A Webography: The History of Racism in Canada
Report on Systemic Racism and Discrimination In Canadian Refugee and Immigration Policies by the Canadian Council for Refugees
Guess Who
Date: 2009-06-28 12:59 am (UTC)The country still does have much to answer for. While the government's treatment of the First Nations was *relatively* better than the USA, it was still objectively bad. The roads through our National Parks were built by Ukrainian "enemy aliens" during WWI. There's the internment of Japanese-Canadians during WWII and the Chinese head tax.

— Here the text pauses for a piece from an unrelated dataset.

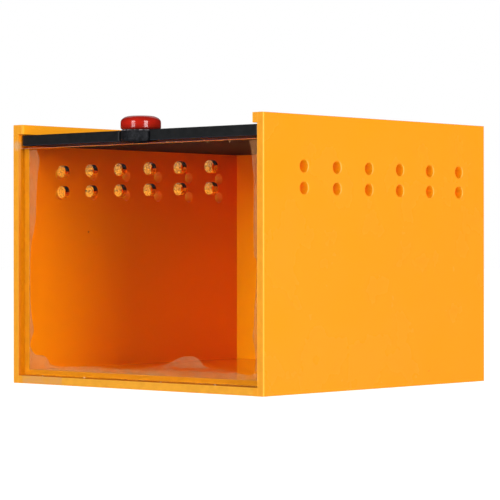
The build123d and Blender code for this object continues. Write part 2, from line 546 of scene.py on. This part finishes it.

In researching my church's history, the local paper from 1925 spoke approvingly of them and how, as Scandanavians, they had "no foreign ideals to perpetuate".
Despite it all, Canada has a reputation as a veritable multicultural haven in contrast to both the USA and Europe. We even sport the highest per capita immigration in the world. I find that sort of interesting and, along with the Commonwealth, potentially enlightening so far as questions of Anglo-colonial trajectories.
By the way, thanks for reminding me of one of my favorite figures from Western Canadian history: John Ware. He was an escaped slave from the Southern US who made his way to Canada and became one of the best horsemen on the prairies. He was also known to refer to himself jokingly as a "smoked Irishman".
(no subject)
Date: 2009-06-27 02:23 am (UTC)But I like this conversation, and I like that more people seem to think it one worth having, regardless of the possible arshing of anyone's squee.